Abdullah Al-Mogren عبد الله المقرن

Personal information
- Full name: Abdullah Mohammed Al-Mogren
- Date of birth: November 26, 1996 (age 29)
- Place of birth: Shaqra, Saudi Arabia
- Position: Midfielder; forward;

Team information
- Current team: Al-Faisaly (on loan from Al-Fateh)
- Number: 14

Youth career
- –2015: Al-Washm

Senior career*
- Years: Team / Apps / (Gls)
- 2015–2018: Al-Washm / ? / (27)
- 2018–2022: Al-Raed / 61 / (8)
- 2022–2023: Al-Ahli / 36 / (7)
- 2023–: Al-Fateh / 8 / (0)
- 2024–2025: → Damac (loan) / 10 / (0)
- 2025–: → Al-Faisaly (loan) / 0 / (0)

= Abdullah Al-Mogren =

Saudi Arabian footballer

Abdullah Al-Mogren (عبد الله المقرن, born 26 November 1996) is a Saudi Arabian professional footballer who plays as a midfielder or a forward for Al-Faisaly on loan from Al-Fateh.

==Career==
Al-Mogren started his career at Al-Washm in Saudi Third Division and was part of the squad that achieved promotion from the Saudi Third Division to the Saudi Second Division in the 2014–15 season.
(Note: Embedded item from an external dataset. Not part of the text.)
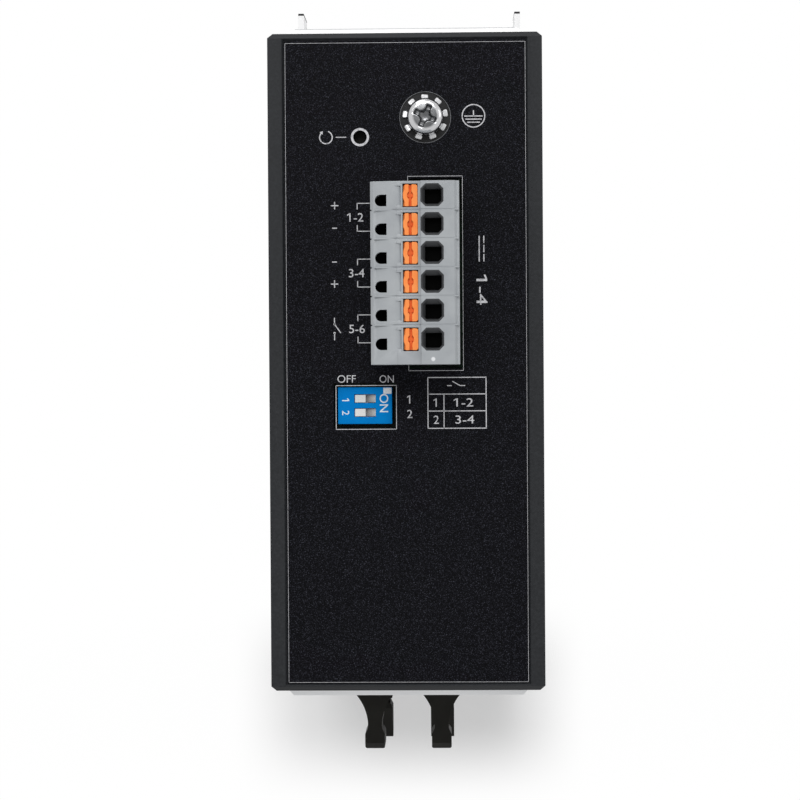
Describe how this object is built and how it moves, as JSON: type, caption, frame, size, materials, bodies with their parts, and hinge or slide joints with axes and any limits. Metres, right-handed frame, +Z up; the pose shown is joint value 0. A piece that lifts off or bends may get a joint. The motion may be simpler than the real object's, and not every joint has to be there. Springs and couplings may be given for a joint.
{
  "type": "din rail ethernet switch",
  "caption": "Upright metal-cased network switch for a mounting rail: pluggable power terminals, option switches, earth screw and reset on top, ports in front, sprung rail clip behind.",
  "frame": {"origin": "centre of the case sleeve's underside", "axes": "+Z up, ports face -Y, rail clip towards +Y, X across the 50 mm width"},
  "size_m": [0.05, 0.1458, 0.148],
  "materials": {
    "case_black": "fine powder coat",
    "label_black": "fine grained film",
    "panel_pale": "satin paint",
    "edging_black": "matt",
    "plate_steel": "zinc plated",
    "screw_steel": "bright plated",
    "board_green": "solder mask",
    "post_brass": "plated",
    "shield_tin": "tinned sheet",
    "plastic_black": "moulded",
    "can_blue": "shrink sleeve",
    "sink_aluminium": "as extruded",
    "plug_grey": "moulded",
    "light_clear": "clear",
    "led_white": "moulded",
    "switch_blue": "moulded",
    "knob_white": "moulded",
    "button_orange": "moulded"
  },
  "bodies": {
    "switch_case": {"alarm_relay": "plastic_black", "board_link": "plastic_black", "board_screws": "screw_steel", "board_standoffs": "post_brass", "bulk_capacitors": "can_blue", "case_sleeve": "case_black", "chip_heat_sink": "sink_aluminium", "clip_screws": "screw_steel", "dip_base": "plastic_black", "dip_housing": "switch_blue", "dip_socket": "plastic_black", "earth_nut": "screw_steel", "earth_screw": "screw_steel", "earth_washer": "screw_steel", "front_panel": "panel_pale", "front_screws": "screw_steel", "guard_edging": "edging_black", "header_pins": "post_brass", "jack_body_left": "plastic_black", "jack_body_right": "plastic_black", "jack_contacts_left": "post_brass", "jack_contacts_right": "post_brass", "jack_shield_left": "shield_tin", "jack_shield_right": "shield_tin", "latch_spring": "shield_tin", "light_pipes": "light_clear", "main_board": "board_green", "port_transformers": "plastic_black", "power_board": "board_green", "power_inductors": "plastic_black", "power_transformer": "plastic_black", "rail_clip_body": "plastic_black", "rear_plate": "plate_steel", "rear_screws": "screw_steel", "reset_switch": "plastic_black", "sfp_cage_left": "shield_tin", "sfp_cage_right": "shield_tin", "sfp_connector_left": "plastic_black", "sfp_connector_right": "plastic_black", "status_leds": "led_white", "switch_chip": "plastic_black", "terminal_board": "board_green", "terminal_header": "plastic_black", "terminal_posts": "post_brass", "top_label": "label_black"},
    "terminal_plug": {"plug_housing": "plug_grey", "plug_contacts": "post_brass", "clamp_springs": "shield_tin", "wire_funnels": "plastic_black"},
    "reset_plunger": {"reset_button": "plastic_black"},
    "rail_latch_slide": {"rail_latch": "plastic_black"},
    "release_1": {"release_button_1": "button_orange"},
    "release_2": {"release_button_2": "button_orange"},
    "release_3": {"release_button_3": "button_orange"},
    "release_4": {"release_button_4": "button_orange"},
    "release_5": {"release_button_5": "button_orange"},
    "release_6": {"release_button_6": "button_orange"},
    "dip_knob_1": {"dip_slider_1": "knob_white"},
    "dip_knob_2": {"dip_slider_2": "knob_white"}
  },
  "joints": [
    {"name": "plug_pull", "type": "slide", "parent": "switch_case", "child": "terminal_plug", "axis": [0, 0, 1], "range_m": [0, 0.009]},
    {"name": "release_press_1", "type": "slide", "parent": "terminal_plug", "child": "release_1", "axis": [0, 0, -1], "range_m": [0, 0.0018], "stiffness_N_per_m": 3000, "springref_m": -0.0005},
    {"name": "release_press_2", "type": "slide", "parent": "terminal_plug", "child": "release_2", "axis": [0, 0, -1], "range_m": [0, 0.0018], "stiffness_N_per_m": 3000, "springref_m": -0.0005},
    {"name": "release_press_3", "type": "slide", "parent": "terminal_plug", "child": "release_3", "axis": [0, 0, -1], "range_m": [0, 0.0018], "stiffness_N_per_m": 3000, "springref_m": -0.0005},
    {"name": "release_press_4", "type": "slide", "parent": "terminal_plug", "child": "release_4", "axis": [0, 0, -1], "range_m": [0, 0.0018], "stiffness_N_per_m": 3000, "springref_m": -0.0005},
    {"name": "release_press_5", "type": "slide", "parent": "terminal_plug", "child": "release_5", "axis": [0, 0, -1], "range_m": [0, 0.0018], "stiffness_N_per_m": 3000, "springref_m": -0.0005},
    {"name": "release_press_6", "type": "slide", "parent": "terminal_plug", "child": "release_6", "axis": [0, 0, -1], "range_m": [0, 0.0018], "stiffness_N_per_m": 3000, "springref_m": -0.0005},
    {"name": "dip_slide_1", "type": "slide", "parent": "switch_case", "child": "dip_knob_1", "axis": [-1, 0, 0], "range_m": [0, 0.00175]},
    {"name": "dip_slide_2", "type": "slide", "parent": "switch_case", "child": "dip_knob_2", "axis": [-1, 0, 0], "range_m": [0, 0.00175]},
    {"name": "reset_press", "type": "slide", "parent": "switch_case", "child": "reset_plunger", "axis": [0, 0, -1], "range_m": [0, 0.0003], "stiffness_N_per_m": 4000, "springref_m": -0.0001},
    {"name": "latch_pull", "type": "slide", "parent": "switch_case", "child": "rail_latch_slide", "axis": [0, 0, -1], "range_m": [0, 0.0045], "stiffness_N_per_m": 1500, "springref_m": -0.003, "deforming": ["latch_spring"]}
  ]
}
He also helped Al-Washm achieve promotion from the Saudi Second Division to the Prince Mohammad bin Salman League in the 2017–18 season. On 19 July 2018, Al-Mogren left Al-Washm and joined Pro league side Al-Raed. He renewed his contract with Al-Raed on July 14, 2019. On 30 January 2022, Al-Mogren joined Al-Ahli on a four-year contract. On 7 September 2023, Al-Mogren joined Al-Fateh on a four-year deal. On 23 August 2024, Al-Mogren joined Damac on loan. On 19 September 2025, Al-Mogren joined Al-Faisaly on loan.